■ **Prompt**
Begin at the first line and end at the line containing "const RIM_Z = LAPPET_THICK". Extract exactly those lines.

■ **Given information**
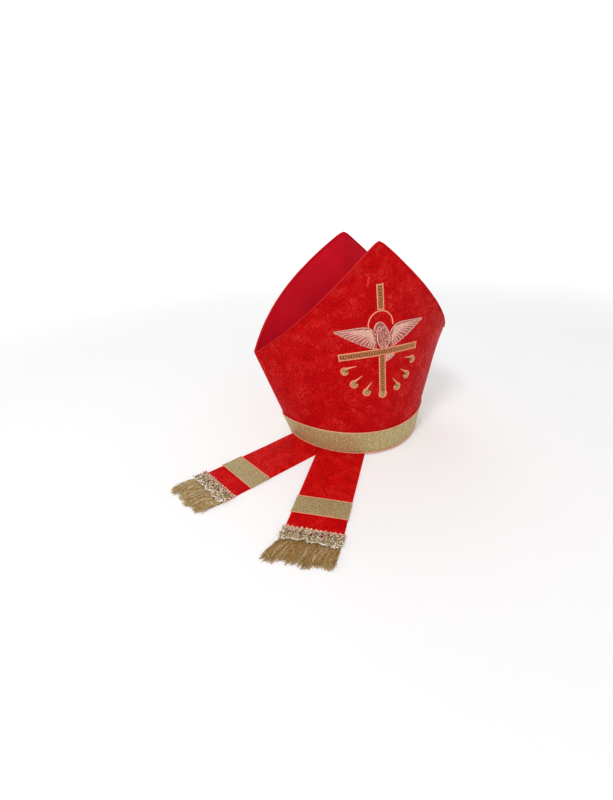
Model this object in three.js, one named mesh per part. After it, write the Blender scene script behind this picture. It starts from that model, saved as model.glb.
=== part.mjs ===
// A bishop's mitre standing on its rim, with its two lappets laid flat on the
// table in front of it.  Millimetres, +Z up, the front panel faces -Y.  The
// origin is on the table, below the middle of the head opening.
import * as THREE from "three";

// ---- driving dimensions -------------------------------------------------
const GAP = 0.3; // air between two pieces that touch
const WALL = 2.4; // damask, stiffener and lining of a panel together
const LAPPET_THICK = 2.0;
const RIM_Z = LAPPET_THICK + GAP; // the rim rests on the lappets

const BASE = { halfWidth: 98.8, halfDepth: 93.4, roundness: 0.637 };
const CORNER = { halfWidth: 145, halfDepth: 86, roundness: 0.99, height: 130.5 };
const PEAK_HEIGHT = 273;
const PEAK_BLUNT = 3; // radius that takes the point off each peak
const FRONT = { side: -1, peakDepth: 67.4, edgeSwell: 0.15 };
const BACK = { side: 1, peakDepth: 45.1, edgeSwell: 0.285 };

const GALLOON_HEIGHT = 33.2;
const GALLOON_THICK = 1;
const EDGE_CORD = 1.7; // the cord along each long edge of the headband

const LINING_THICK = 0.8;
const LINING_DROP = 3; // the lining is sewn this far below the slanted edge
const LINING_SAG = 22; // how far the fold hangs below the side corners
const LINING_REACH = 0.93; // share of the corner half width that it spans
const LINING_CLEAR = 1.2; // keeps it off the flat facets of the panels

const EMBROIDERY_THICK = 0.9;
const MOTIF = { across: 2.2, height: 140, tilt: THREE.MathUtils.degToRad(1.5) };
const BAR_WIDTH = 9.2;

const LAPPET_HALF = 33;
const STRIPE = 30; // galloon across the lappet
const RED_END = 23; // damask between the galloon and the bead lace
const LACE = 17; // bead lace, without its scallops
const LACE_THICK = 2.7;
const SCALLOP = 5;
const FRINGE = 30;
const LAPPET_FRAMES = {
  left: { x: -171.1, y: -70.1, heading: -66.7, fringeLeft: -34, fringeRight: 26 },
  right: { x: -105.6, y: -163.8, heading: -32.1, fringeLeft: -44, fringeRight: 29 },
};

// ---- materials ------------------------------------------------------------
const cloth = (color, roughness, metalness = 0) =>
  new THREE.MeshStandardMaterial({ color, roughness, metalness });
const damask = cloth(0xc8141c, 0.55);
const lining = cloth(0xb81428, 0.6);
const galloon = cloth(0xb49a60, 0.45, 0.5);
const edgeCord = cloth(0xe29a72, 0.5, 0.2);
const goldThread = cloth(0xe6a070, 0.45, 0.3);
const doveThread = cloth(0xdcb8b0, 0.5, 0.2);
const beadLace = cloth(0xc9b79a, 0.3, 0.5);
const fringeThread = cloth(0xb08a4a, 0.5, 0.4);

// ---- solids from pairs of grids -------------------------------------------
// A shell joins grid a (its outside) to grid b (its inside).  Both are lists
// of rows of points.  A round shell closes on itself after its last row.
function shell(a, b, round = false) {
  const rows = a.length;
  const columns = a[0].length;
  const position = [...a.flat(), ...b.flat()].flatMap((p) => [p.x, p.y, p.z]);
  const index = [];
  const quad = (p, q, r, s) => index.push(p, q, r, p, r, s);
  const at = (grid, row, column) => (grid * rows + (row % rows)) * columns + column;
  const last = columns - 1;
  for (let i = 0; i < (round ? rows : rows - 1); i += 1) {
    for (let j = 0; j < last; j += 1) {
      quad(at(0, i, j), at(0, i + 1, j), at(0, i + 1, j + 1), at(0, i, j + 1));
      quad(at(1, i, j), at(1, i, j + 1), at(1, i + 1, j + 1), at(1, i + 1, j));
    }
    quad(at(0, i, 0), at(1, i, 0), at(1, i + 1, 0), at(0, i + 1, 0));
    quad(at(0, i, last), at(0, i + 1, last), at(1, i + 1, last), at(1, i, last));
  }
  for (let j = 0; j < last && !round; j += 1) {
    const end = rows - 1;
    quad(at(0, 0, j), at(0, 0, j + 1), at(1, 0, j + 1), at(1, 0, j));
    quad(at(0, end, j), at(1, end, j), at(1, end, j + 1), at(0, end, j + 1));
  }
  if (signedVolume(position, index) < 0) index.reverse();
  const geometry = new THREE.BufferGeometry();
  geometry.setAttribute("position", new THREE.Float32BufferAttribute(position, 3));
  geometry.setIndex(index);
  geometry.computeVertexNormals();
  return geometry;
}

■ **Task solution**
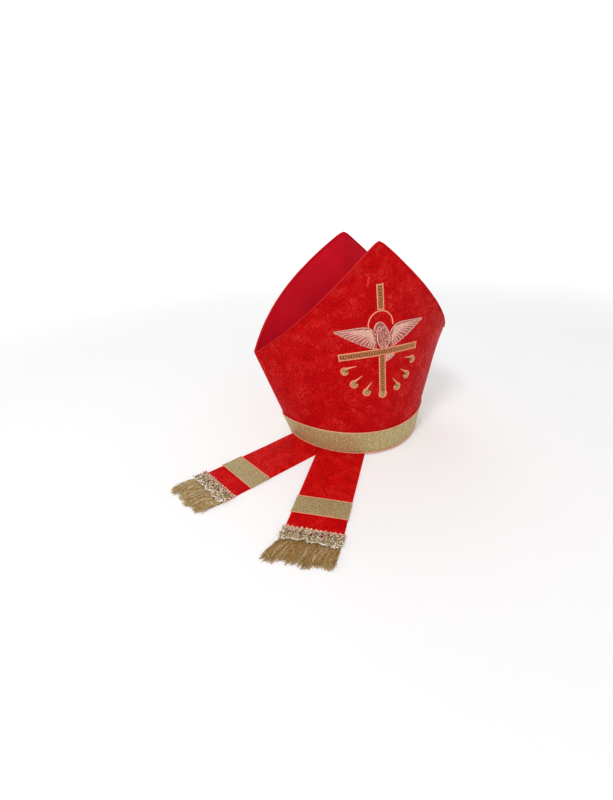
Model this object in three.js, one named mesh per part. After it, write the Blender scene script behind this picture. It starts from that model, saved as model.glb.
=== part.mjs ===
// A bishop's mitre standing on its rim, with its two lappets laid flat on the
// table in front of it.  Millimetres, +Z up, the front panel faces -Y.  The
// origin is on the table, below the middle of the head opening.
import * as THREE from "three";

// ---- driving dimensions -------------------------------------------------
const GAP = 0.3; // air between two pieces that touch
const WALL = 2.4; // damask, stiffener and lining of a panel together
const LAPPET_THICK = 2.0;
const RIM_Z = LAPPET_THICK + GAP; // the rim rests on the lappets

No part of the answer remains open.